Truly understanding the scope of collection and preservation as early as possible with the assistance of the e-discovery vendor will enable outside counsel to both make specific proportionality objections and show with evidence the six factors that support the need to limit discovery. Avoiding general arguments about discovery and focusing on the specific discovery requests at issue is necessary to persuade the court. While it may not be initially successful, having all the information early in the case about discovery scope and proportionality will help persuade the judge to draw the line as early as possible – rather than after spending $1.3 million in document review.

Regardless of the ultimate merits of the case, in-house legal departments have to watch the bottom line. Using all the tools in an outside counsel's arsenal to ensure the scope of discovery is limited to the proportional needs of the case will ultimately assist in-house counsel to achieve an efficient and effective result for their companies.

Conclusion
The importance of being ready for an e-discovery event cannot be overstated. It is a common tool in the warfare of litigation to use the “drowning them in data” tactic. But efficiencies and preparedness for e-discovery eliminate the cost leverage by an opponent and allow the merits of the case to drive the resolution. Being efficient about e-discovery takes away that leverage.
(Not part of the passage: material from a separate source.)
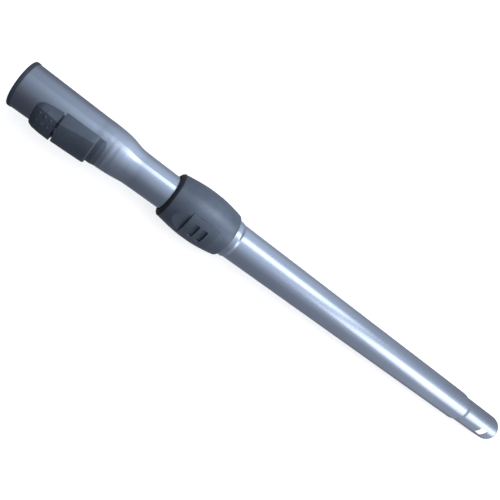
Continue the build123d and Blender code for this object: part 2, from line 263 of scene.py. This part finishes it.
# a pale wall all round, far off, that only closes the view from the sides and lights nothing
bm = bmesh.new()
lower_ring, upper_ring = [], []
for k in range(48):
    a = 2 * math.pi * k / 48
    lower_ring.append(bm.verts.new((5.7 * math.cos(a), 5.7 * math.sin(a), -0.5)))
    upper_ring.append(bm.verts.new((5.7 * math.cos(a), 5.7 * math.sin(a), 9.0)))
for k in range(48):
    n = (k + 1) % 48
    bm.faces.new((lower_ring[k], lower_ring[n], upper_ring[n], upper_ring[k]))
me = bpy.data.meshes.new("backdrop")
bm.to_mesh(me)
bm.free()
backdrop = bpy.data.objects.new("backdrop", me)
bpy.context.scene.collection.objects.link(backdrop)
wm, wnt, wb = new_material("backdrop_paint")
wnt.links.new(ramp(wnt, noise(wnt, coords(wnt), 0.6, 2), [(0.3, grey(0.30)), (0.7, grey(0.33))]), wb.inputs["Base Color"])
wb.inputs["Roughness"].default_value = 0.95
wb.inputs["Emission Color"].default_value = (1.0, 0.998, 0.99, 1)
wb.inputs["Emission Strength"].default_value = 0.9
me.materials.append(wm)
for ray in ("visible_diffuse", "visible_glossy", "visible_transmission", "visible_shadow"):
    setattr(backdrop, ray, False)

# ---------------------------------------------------------------- camera
F_PX, IMG = 434.0, 500.0
EL = math.radians(50.0)
BETA = math.radians(22.35)
DIST = 0.370
AX = Vector((0.80427971, 0.59425091))     # the wand's line in the picture, x right, y down
NX = Vector((-AX.y, AX.x))
W = Vector((1, 0, 0))
V = Vector((0, -math.cos(EL), math.sin(EL)))
U = Vector((0, -math.sin(EL), -math.cos(EL)))
f0 = -V * math.cos(BETA) + W * math.sin(BETA)
et = W * math.cos(BETA) + V * math.sin(BETA)
d = math.atan(2.03 / F_PX)
fwd = f0 * math.cos(d) - U * math.sin(d)
es = U * math.cos(d) + f0 * math.sin(d)
right = et * AX.x + es * NX.x
up = -(et * AX.y + es * NX.y)
pos = Vector((wx(70.3), 0, AXIS_Z)) + V * DIST
cam_data = bpy.data.cameras.new("camera")
cam_data.sensor_width = 36.0
cam_data.lens = 36.0 * F_PX / IMG
cam_data.clip_start = 0.01
cam = bpy.data.objects.new("camera", cam_data)
m = Matrix.Identity(4)
for i, a in enumerate((right, up, -fwd)):
    m.col[i][:3] = a
m.col[3][:3] = pos
cam.matrix_world = m
bpy.context.scene.collection.objects.link(cam)
bpy.context.scene.camera = cam


# ---------------------------------------------------------------- light
def area(name, loc, target, size, energy, colour=(1, 1, 1)):
    L = bpy.data.lights.new(name, "AREA")
    L.shape = "RECTANGLE"
    L.size, L.size_y = size
    L.energy = energy
    L.color = colour
    o = bpy.data.objects.new(name, L)
    bpy.context.scene.collection.objects.link(o)
    o.location = loc
    o.rotation_euler = (Vector(target) - Vector(loc)).to_track_quat("-Z", "Y").to_euler()
    return o


# two long soft panels, one overhead along the wand and one beyond its tip at the front:
# their reflections are the white band, which steps down the tube past the collar
def soft_panel(name, centre, along, faces, length, wide, near, far):
    """Rectangular soft light that fades along its length."""
    L = bpy.data.lights.new(name, "AREA")
    L.shape = "RECTANGLE"
    L.size, L.size_y = length, wide
    L.energy = math.pi * length * wide
    L.color = (1.0, 1.0, 1.0)
    L.use_nodes = True
    nt = L.node_tree
    geo = nt.nodes.new("ShaderNodeNewGeometry")
    sep = nt.nodes.new("ShaderNodeSeparateXYZ")
    nt.links.new(geo.outputs["Parametric"], sep.inputs["Vector"])
    nt.links.new(maprange(nt, sep.outputs["X"], 0.0, 1.0, near, far), nt.nodes["Emission"].inputs["Strength"])
    o = bpy.data.objects.new(name, L)
    bpy.context.scene.collection.objects.link(o)
    out = (Vector(centre) - Vector(faces)).normalized()      # a light shines along its own -Z
    ax = Vector(along)
    ax = (ax - out * ax.dot(out)).normalized()
    m = Matrix.Identity(4)
    for i, a in enumerate((ax, out.cross(ax), out)):
        m.col[i][:3] = a
    m.col[3][:3] = centre
    o.matrix_world = m
    return o


soft_panel("overhead_panel", (0.348, 0.012, 1.21), (0.78, -0.20, -0.19), (-0.08, 0, AXIS_Z), 0.965, 0.54, 2.1, 2.35)
soft_panel("tip_panel", (1.25, -0.66, 0.63), (0.73, -0.05, -0.68), (0.20, 0, AXIS_Z), 0.92, 0.68, 2.35, 1.3)

# room light: bright bluish ceiling, grey walls, dim below the horizon
world = bpy.data.worlds.new("studio")
bpy.context.scene.world = world
world.use_nodes = True
wn = world.node_tree
bg = wn.nodes["Background"]
wtc = wn.nodes.new("ShaderNodeTexCoord")
wsep = wn.nodes.new("ShaderNodeSeparateXYZ")
wn.links.new(wtc.outputs["Generated"], wsep.inputs["Vector"])
wmap = maprange(wn, wsep.outputs["Z"], -1.0, 1.0, 0.0, 1.0)
sky = ramp(wn, wmap, [(0.0, (0.17, 0.185, 0.22)), (0.46, (0.21, 0.23, 0.27)), (0.70, (0.36, 0.39, 0.46)),
                      (0.88, (0.58, 0.65, 0.78)), (1.0, (0.84, 0.95, 1.14))])
wside = maprange(wn, wsep.outputs["X"], -1.0, 1.0, 0.0, 1.0)
front = ramp(wn, wside, [(0.0, grey(0.38)), (0.43, grey(0.42)), (0.485, grey(0.86)), (0.55, grey(1.24)), (0.67, grey(1.66)), (0.80, grey(2.1)), (0.92, grey(3.0)), (0.99, grey(3.2))])
middle = ramp(wn, wside, [(0.0, grey(0.47)), (0.43, grey(0.55)), (0.485, grey(0.95)), (0.55, grey(1.34)), (0.67, grey(1.72)), (0.80, grey(1.45)), (0.92, grey(0.82)), (0.99, grey(1.7))])
back = ramp(wn, wside, [(0.0, grey(0.8)), (0.43, grey(1.0)), (0.55, grey(1.95)), (0.67, grey(2.45)), (0.80, grey(2.05)), (0.92, grey(1.4))])


def by_y(near, far, start, end):
    """From one colour to the other as the direction's Y goes from start to end."""
    mx = wn.nodes.new("ShaderNodeMix")
    mx.data_type = "RGBA"
    wn.links.new(maprange(wn, wsep.outputs["Y"], start, end, 0.0, 1.0), mx.inputs["Factor"])
    wn.links.new(near, mx.inputs[6])
    wn.links.new(far, mx.inputs[7])
    return mx.outputs[2]


lift = by_y(by_y(front, middle, -0.35, 0.05), back, 0.45, 0.85)
wmul = wn.nodes.new("ShaderNodeMix")
wmul.data_type = "RGBA"
wmul.blend_type = "MULTIPLY"
wmul.inputs["Factor"].default_value = 1.0
wn.links.new(sky, wmul.inputs[6])
wn.links.new(lift, wmul.inputs[7])
wn.links.new(wmul.outputs[2], bg.inputs["Color"])
bg.inputs["Strength"].default_value = 1.0
bpy.context.scene.view_settings.view_transform = "Standard"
Another way to prepare is to ensure IT systems are created and operated with e-discovery and litigation events in mind. This may mean spending legal department budget funds, but those costs will be made up many-fold by discovery efficiencies.

Importantly, with new organizations like ACC Legal Operations and CLOC, in-house legal departments have a razor-sharp focus on improving efficiency and effectiveness – and they view these as strategic strengths in litigation. By combining seasoned trial experience with modern tools, this will invariably assist outside counsel and in-house counsel meet the challenges of satisfying their client.